Extracted data entries:
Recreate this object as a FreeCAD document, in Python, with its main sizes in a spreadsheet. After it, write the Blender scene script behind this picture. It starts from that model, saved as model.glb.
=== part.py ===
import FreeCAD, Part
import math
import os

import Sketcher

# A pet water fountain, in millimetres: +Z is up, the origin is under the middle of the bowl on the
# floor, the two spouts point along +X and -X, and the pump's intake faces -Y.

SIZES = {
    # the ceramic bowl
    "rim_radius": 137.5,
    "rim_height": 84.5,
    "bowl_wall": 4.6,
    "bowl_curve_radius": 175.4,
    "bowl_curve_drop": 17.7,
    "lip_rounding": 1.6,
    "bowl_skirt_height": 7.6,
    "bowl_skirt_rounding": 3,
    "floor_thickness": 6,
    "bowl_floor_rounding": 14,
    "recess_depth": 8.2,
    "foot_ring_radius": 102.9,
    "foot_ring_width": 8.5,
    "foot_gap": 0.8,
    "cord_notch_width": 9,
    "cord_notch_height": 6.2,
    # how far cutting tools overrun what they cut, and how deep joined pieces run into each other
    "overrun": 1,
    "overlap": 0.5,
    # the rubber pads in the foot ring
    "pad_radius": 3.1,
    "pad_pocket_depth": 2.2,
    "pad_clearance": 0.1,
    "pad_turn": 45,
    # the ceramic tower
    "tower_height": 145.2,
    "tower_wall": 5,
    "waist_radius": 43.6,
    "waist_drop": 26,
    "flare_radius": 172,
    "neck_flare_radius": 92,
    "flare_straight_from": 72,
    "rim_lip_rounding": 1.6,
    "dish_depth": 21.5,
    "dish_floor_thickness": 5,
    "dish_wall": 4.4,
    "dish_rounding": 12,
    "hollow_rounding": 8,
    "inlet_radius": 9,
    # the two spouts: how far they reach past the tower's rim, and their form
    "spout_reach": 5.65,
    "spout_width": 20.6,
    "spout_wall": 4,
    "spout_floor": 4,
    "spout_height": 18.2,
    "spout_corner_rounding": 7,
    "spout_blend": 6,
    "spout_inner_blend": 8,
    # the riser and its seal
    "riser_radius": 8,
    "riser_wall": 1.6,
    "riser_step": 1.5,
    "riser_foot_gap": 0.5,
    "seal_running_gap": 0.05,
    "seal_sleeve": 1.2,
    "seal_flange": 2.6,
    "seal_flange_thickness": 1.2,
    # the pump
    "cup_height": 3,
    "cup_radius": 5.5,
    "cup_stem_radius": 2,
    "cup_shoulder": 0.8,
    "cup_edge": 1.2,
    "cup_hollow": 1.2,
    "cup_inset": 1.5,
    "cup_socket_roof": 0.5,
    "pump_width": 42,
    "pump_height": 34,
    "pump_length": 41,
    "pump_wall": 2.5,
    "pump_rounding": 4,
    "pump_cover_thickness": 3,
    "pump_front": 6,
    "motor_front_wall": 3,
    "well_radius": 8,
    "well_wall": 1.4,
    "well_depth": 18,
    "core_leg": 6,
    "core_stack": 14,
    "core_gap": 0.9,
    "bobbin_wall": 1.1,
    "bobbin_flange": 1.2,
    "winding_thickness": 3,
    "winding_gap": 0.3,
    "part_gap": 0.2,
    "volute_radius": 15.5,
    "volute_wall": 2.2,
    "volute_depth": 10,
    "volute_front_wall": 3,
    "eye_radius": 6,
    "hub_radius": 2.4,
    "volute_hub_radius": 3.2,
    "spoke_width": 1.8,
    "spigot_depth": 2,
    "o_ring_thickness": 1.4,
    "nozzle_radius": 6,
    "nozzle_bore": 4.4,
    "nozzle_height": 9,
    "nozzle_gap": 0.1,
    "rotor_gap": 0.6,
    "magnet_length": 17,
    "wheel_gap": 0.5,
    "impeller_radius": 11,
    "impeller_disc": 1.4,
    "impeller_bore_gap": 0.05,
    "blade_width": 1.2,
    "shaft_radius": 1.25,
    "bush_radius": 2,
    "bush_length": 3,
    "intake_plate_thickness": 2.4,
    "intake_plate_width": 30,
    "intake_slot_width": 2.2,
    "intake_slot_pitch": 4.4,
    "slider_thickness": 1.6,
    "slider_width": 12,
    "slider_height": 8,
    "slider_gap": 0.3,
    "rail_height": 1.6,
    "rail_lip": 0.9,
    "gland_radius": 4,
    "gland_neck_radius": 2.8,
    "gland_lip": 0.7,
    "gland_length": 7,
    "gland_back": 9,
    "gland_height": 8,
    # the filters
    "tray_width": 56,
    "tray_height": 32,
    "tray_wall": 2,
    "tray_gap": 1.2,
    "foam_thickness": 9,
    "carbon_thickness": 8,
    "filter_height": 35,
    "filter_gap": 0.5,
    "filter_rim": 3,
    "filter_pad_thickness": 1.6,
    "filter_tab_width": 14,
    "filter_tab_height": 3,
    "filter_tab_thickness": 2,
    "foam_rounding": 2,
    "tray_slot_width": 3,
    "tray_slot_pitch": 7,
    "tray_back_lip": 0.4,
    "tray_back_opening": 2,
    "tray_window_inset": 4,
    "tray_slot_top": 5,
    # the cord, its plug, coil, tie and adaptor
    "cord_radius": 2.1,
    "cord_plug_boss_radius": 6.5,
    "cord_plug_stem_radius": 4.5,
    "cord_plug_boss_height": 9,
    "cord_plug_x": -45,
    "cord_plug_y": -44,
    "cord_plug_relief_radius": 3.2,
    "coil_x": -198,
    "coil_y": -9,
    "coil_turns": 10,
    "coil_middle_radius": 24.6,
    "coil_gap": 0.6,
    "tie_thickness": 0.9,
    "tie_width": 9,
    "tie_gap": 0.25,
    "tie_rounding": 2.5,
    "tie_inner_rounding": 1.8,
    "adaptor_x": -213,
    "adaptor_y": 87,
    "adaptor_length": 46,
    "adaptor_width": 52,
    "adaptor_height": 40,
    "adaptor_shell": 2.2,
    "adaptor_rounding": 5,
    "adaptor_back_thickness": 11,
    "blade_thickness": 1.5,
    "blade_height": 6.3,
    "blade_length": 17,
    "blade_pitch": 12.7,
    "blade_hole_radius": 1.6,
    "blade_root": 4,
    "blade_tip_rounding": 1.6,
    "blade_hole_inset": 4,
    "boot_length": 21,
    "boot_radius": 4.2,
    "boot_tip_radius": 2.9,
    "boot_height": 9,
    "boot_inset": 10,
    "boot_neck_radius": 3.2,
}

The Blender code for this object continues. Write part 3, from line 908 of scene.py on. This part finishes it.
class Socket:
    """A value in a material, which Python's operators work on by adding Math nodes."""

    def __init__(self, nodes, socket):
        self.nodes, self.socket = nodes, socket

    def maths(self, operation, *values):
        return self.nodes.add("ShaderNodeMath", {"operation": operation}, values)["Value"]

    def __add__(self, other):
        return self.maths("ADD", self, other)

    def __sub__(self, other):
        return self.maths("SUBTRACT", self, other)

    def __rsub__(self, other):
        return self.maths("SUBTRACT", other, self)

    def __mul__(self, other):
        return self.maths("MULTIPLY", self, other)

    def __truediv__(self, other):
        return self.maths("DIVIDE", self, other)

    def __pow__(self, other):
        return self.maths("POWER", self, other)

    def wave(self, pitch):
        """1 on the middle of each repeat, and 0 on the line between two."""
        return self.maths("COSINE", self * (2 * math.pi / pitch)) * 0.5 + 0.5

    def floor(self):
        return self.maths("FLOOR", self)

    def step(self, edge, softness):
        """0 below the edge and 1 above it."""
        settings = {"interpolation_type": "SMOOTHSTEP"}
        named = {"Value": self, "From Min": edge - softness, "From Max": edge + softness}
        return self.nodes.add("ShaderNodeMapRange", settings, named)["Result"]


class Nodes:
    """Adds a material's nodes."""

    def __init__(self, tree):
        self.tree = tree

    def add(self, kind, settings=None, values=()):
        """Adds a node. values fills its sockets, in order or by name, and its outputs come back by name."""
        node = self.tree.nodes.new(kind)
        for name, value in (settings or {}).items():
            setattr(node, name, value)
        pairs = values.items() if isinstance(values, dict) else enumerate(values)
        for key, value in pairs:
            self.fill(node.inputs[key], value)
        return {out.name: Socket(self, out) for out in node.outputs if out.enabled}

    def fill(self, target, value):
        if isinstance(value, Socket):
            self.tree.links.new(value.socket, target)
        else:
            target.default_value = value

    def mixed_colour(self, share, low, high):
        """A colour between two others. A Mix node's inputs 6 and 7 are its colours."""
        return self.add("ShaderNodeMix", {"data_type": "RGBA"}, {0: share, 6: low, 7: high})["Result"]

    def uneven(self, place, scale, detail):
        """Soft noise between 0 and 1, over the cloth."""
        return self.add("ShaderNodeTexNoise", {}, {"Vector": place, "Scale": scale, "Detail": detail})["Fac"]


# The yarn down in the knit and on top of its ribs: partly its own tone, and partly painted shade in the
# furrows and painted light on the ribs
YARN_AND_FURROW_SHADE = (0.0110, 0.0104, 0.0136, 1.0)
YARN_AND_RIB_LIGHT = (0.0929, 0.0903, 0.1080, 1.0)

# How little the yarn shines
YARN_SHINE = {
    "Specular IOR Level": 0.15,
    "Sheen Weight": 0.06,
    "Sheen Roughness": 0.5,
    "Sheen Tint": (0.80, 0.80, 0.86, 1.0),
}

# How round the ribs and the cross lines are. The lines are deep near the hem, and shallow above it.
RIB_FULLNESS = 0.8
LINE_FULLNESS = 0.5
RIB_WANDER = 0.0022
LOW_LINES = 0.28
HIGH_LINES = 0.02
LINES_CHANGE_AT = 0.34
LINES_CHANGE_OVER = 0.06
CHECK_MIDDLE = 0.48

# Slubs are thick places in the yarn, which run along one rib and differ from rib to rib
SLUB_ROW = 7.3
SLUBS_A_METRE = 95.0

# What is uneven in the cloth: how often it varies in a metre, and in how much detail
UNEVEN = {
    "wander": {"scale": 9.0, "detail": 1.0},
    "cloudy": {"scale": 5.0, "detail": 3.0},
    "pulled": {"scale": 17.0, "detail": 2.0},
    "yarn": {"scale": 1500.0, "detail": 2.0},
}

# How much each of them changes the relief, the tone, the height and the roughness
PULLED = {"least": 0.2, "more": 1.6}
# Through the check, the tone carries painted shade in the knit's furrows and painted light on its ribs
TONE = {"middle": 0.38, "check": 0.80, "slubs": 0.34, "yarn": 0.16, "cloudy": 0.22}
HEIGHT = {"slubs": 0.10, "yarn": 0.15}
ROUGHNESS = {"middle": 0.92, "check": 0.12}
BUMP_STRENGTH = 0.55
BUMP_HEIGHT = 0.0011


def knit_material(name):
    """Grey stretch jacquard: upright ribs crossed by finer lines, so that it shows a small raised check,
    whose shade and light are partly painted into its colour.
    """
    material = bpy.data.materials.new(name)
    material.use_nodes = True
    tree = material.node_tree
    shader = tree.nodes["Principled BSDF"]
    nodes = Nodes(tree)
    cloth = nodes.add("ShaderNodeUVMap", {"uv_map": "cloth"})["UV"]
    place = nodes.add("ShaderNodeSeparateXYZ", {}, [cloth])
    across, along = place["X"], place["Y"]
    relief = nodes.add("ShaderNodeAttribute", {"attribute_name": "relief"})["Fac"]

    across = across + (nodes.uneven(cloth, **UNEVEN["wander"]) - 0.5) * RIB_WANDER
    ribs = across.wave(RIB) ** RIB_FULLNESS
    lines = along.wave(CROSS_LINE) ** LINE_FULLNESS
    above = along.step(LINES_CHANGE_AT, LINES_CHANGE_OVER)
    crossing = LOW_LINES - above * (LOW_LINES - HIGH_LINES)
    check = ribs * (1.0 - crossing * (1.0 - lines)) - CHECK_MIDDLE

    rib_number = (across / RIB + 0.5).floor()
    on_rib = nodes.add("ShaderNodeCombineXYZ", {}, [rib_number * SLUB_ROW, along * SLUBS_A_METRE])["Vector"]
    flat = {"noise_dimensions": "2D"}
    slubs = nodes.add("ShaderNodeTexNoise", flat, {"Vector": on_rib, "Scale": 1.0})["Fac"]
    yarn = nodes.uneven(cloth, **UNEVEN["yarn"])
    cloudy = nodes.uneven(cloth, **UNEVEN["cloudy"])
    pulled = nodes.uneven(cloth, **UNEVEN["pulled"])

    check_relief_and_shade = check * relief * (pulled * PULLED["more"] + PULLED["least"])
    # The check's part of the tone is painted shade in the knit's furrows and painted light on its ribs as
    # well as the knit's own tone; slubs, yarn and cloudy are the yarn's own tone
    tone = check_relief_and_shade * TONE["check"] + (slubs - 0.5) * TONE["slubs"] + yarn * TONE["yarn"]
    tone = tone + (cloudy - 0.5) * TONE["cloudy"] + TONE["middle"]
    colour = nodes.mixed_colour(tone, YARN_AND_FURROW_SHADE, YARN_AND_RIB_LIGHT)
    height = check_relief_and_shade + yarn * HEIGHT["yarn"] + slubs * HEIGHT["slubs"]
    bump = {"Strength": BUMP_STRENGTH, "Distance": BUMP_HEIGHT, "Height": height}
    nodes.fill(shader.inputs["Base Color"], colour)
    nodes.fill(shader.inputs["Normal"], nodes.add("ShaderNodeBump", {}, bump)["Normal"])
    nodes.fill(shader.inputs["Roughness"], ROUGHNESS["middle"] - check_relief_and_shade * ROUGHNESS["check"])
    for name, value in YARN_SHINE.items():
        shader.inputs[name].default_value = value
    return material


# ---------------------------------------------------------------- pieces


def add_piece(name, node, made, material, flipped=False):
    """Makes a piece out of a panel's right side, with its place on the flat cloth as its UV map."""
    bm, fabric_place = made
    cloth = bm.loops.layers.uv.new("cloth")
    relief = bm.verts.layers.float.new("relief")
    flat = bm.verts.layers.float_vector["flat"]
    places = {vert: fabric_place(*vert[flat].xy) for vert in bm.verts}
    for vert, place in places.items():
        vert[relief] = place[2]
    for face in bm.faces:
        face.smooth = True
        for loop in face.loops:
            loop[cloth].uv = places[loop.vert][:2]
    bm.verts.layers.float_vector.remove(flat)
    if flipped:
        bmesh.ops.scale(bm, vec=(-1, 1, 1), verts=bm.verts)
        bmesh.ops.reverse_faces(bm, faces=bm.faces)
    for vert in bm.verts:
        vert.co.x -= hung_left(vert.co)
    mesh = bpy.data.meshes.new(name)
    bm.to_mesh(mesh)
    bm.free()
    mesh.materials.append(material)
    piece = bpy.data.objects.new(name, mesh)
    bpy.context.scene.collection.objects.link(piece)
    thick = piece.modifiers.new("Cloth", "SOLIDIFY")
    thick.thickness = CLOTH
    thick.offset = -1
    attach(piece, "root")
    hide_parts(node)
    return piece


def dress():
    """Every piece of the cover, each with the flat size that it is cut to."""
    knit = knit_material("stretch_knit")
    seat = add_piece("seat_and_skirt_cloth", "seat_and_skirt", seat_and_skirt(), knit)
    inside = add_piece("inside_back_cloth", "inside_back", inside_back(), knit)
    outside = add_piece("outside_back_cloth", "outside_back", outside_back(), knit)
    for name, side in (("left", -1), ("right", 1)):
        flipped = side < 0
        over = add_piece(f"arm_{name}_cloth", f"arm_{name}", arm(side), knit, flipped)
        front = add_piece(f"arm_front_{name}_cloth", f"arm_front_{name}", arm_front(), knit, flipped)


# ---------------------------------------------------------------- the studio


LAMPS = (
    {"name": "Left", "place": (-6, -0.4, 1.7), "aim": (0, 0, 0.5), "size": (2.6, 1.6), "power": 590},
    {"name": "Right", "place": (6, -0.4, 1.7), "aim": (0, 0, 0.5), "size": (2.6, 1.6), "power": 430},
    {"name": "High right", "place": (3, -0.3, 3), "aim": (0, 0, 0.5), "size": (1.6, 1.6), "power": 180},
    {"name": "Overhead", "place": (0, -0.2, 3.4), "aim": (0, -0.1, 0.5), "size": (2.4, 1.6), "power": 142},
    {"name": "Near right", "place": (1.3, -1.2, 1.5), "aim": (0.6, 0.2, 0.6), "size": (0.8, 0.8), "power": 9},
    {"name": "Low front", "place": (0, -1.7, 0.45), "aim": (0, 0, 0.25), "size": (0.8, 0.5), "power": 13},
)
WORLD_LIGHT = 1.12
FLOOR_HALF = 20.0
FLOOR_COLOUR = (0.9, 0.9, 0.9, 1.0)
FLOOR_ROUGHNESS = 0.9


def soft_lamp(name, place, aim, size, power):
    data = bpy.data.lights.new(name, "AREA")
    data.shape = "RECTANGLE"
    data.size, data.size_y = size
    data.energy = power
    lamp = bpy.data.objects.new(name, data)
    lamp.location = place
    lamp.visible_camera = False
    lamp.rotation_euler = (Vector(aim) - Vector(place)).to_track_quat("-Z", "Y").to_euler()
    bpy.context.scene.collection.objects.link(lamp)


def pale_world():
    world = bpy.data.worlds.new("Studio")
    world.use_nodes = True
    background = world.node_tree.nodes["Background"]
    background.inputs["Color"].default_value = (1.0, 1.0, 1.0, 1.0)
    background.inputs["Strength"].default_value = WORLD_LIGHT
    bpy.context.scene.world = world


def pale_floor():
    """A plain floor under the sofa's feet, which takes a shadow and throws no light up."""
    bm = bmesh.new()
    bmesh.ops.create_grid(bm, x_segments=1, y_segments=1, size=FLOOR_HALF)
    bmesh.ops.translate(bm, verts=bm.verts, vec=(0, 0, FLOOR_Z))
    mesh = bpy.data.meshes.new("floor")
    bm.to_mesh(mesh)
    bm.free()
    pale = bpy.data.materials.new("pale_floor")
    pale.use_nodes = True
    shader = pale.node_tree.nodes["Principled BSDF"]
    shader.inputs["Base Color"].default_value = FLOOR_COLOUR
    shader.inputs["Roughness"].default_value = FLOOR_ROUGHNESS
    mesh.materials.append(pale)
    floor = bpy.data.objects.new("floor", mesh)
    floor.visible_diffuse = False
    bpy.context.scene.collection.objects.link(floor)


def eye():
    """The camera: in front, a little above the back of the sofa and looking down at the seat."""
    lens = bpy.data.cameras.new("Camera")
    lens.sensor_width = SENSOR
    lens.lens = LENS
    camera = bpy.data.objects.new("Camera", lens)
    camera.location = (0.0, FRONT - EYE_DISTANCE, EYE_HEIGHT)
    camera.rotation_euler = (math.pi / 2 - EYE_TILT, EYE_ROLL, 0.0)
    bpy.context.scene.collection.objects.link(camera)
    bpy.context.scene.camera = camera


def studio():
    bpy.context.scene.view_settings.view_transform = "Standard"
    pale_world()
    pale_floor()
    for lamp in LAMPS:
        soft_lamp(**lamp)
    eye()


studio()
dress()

What is asked:
Copy out the lines that hold "this".

Reply:
Recreate this object as a FreeCAD document, in Python, with its main sizes in a spreadsheet. After it, write the Blender scene script behind this picture. It starts from that model, saved as model.glb.
The Blender code for this object continues. Write part 3, from line 908 of scene.py on. This part finishes it.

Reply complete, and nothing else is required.